### OBJECTIVE
Find the lines holding "bending" and copy them.

### MATERIAL SUPPLIED

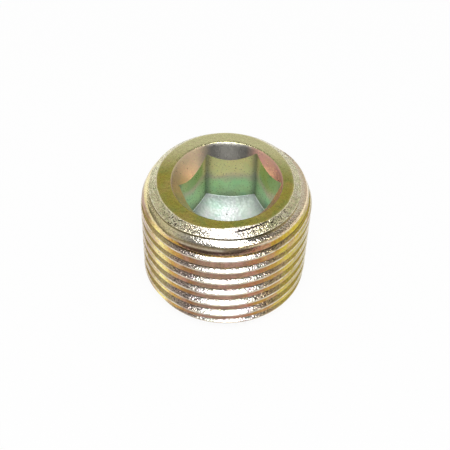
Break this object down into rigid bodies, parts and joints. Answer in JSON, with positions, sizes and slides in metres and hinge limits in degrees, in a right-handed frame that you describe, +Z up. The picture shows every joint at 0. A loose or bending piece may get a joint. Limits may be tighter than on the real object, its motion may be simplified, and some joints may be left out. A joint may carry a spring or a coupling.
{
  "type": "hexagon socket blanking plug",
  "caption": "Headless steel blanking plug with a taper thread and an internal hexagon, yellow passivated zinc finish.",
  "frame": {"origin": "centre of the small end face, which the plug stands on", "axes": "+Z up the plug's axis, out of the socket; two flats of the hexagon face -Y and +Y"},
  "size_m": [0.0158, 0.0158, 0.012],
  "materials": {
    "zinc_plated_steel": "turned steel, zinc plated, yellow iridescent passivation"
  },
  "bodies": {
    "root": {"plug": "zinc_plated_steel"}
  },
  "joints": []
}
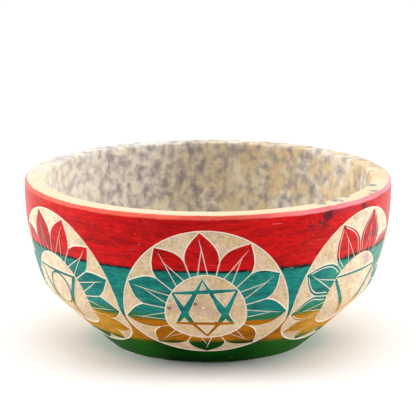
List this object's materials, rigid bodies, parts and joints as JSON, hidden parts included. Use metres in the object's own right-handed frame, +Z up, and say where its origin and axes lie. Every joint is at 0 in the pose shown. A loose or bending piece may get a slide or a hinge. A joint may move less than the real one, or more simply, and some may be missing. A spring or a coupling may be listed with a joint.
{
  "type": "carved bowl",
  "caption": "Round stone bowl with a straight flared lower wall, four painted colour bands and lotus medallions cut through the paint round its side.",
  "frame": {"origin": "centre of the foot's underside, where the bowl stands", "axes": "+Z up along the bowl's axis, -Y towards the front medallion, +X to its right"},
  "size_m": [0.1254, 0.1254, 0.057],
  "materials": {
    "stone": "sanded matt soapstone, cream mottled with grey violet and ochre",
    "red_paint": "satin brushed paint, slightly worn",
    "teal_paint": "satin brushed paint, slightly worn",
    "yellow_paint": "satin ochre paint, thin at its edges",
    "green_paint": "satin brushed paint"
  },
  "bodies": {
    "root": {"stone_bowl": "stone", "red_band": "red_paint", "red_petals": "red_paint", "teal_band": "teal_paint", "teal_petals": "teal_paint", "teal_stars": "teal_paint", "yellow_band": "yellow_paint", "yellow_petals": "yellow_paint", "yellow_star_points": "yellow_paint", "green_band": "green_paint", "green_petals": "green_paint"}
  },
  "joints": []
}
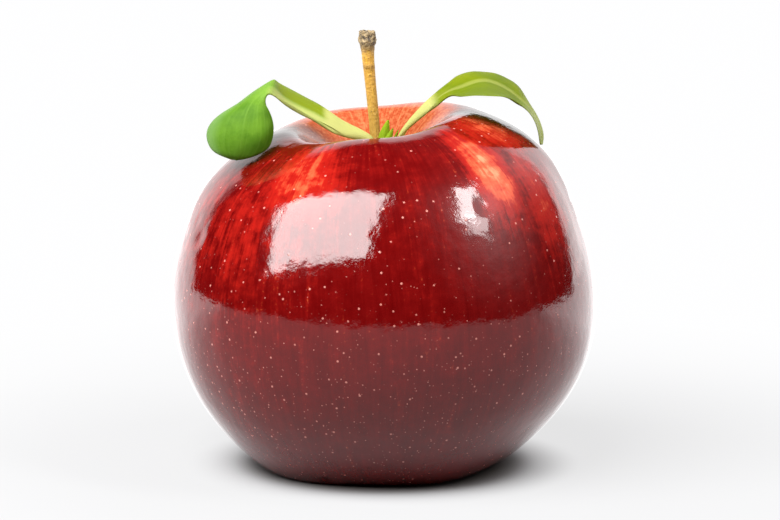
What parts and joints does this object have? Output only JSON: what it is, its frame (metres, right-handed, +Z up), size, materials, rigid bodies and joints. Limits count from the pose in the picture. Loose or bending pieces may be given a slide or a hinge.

* * *

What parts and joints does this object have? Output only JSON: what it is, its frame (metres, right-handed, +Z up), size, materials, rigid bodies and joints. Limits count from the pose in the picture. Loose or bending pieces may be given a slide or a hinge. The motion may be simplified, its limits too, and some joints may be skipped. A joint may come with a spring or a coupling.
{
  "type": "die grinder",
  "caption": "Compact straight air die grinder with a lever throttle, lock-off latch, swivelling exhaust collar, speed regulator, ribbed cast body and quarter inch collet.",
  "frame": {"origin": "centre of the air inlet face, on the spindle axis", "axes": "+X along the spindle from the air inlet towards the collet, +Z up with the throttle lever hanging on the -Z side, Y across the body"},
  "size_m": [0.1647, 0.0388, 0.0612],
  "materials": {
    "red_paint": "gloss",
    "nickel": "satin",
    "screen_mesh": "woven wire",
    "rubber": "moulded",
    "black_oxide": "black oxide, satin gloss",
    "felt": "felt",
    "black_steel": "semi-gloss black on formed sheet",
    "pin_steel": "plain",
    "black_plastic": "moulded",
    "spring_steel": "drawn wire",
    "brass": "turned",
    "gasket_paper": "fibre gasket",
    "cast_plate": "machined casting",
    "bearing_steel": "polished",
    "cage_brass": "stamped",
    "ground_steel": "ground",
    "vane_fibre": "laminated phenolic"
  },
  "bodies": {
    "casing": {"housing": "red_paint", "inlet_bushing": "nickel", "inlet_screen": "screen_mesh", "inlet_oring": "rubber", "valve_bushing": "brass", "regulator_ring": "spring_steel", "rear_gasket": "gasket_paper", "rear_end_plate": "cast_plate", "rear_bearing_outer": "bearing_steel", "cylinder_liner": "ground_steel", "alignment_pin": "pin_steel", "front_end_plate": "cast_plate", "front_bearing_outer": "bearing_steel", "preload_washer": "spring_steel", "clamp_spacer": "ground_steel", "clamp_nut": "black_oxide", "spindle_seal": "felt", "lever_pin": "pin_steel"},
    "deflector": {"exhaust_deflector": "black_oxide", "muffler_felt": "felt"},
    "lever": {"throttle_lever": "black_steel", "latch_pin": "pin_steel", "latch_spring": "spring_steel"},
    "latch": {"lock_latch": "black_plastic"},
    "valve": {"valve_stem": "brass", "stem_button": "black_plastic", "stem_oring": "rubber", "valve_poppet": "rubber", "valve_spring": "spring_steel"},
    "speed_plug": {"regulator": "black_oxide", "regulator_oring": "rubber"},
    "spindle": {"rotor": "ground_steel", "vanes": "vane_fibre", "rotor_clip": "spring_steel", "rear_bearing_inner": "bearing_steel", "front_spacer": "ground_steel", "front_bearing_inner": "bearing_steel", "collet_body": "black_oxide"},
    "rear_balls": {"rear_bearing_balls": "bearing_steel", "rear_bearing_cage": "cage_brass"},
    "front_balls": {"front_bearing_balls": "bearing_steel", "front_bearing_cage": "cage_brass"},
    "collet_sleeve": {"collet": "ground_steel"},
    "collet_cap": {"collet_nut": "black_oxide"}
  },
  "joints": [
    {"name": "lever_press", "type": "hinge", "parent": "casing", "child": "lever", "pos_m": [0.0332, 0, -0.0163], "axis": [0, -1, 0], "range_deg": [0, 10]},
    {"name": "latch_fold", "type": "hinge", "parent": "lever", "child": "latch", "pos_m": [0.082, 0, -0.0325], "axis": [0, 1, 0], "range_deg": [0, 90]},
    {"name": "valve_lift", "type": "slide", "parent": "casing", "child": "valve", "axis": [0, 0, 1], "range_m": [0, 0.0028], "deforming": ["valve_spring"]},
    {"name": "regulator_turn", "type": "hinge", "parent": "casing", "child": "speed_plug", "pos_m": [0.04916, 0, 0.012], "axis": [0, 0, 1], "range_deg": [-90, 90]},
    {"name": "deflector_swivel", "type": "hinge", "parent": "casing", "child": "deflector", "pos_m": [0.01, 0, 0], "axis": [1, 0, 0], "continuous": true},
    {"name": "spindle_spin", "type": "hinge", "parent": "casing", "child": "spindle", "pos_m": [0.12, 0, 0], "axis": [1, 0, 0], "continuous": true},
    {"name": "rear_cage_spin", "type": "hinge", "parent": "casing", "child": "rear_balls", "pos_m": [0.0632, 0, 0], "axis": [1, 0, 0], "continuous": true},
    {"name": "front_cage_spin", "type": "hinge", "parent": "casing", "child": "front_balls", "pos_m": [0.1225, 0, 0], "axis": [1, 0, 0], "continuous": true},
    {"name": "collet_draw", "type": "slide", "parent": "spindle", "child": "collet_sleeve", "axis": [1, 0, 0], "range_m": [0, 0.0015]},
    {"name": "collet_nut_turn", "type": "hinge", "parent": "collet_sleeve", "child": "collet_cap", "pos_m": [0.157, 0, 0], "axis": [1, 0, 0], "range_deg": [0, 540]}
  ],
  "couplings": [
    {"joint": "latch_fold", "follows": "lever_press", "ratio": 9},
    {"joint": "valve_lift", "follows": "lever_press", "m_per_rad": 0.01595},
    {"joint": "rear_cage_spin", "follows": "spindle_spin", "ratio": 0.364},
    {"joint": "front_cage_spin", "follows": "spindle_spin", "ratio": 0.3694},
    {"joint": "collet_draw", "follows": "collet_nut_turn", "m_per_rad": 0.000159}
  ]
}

### FINAL RESULT
Break this object down into rigid bodies, parts and joints. Answer in JSON, with positions, sizes and slides in metres and hinge limits in degrees, in a right-handed frame that you describe, +Z up. The picture shows every joint at 0. A loose or bending piece may get a joint. Limits may be tighter than on the real object, its motion may be simplified, and some joints may be left out. A joint may carry a spring or a coupling.
List this object's materials, rigid bodies, parts and joints as JSON, hidden parts included. Use metres in the object's own right-handed frame, +Z up, and say where its origin and axes lie. Every joint is at 0 in the pose shown. A loose or bending piece may get a slide or a hinge. A joint may move less than the real one, or more simply, and some may be missing. A spring or a coupling may be listed with a joint.
What parts and joints does this object have? Output only JSON: what it is, its frame (metres, right-handed, +Z up), size, materials, rigid bodies and joints. Limits count from the pose in the picture. Loose or bending pieces may be given a slide or a hinge.
What parts and joints does this object have? Output only JSON: what it is, its frame (metres, right-handed, +Z up), size, materials, rigid bodies and joints. Limits count from the pose in the picture. Loose or bending pieces may be given a slide or a hinge. The motion may be simplified, its limits too, and some joints may be skipped. A joint may come with a spring or a coupling.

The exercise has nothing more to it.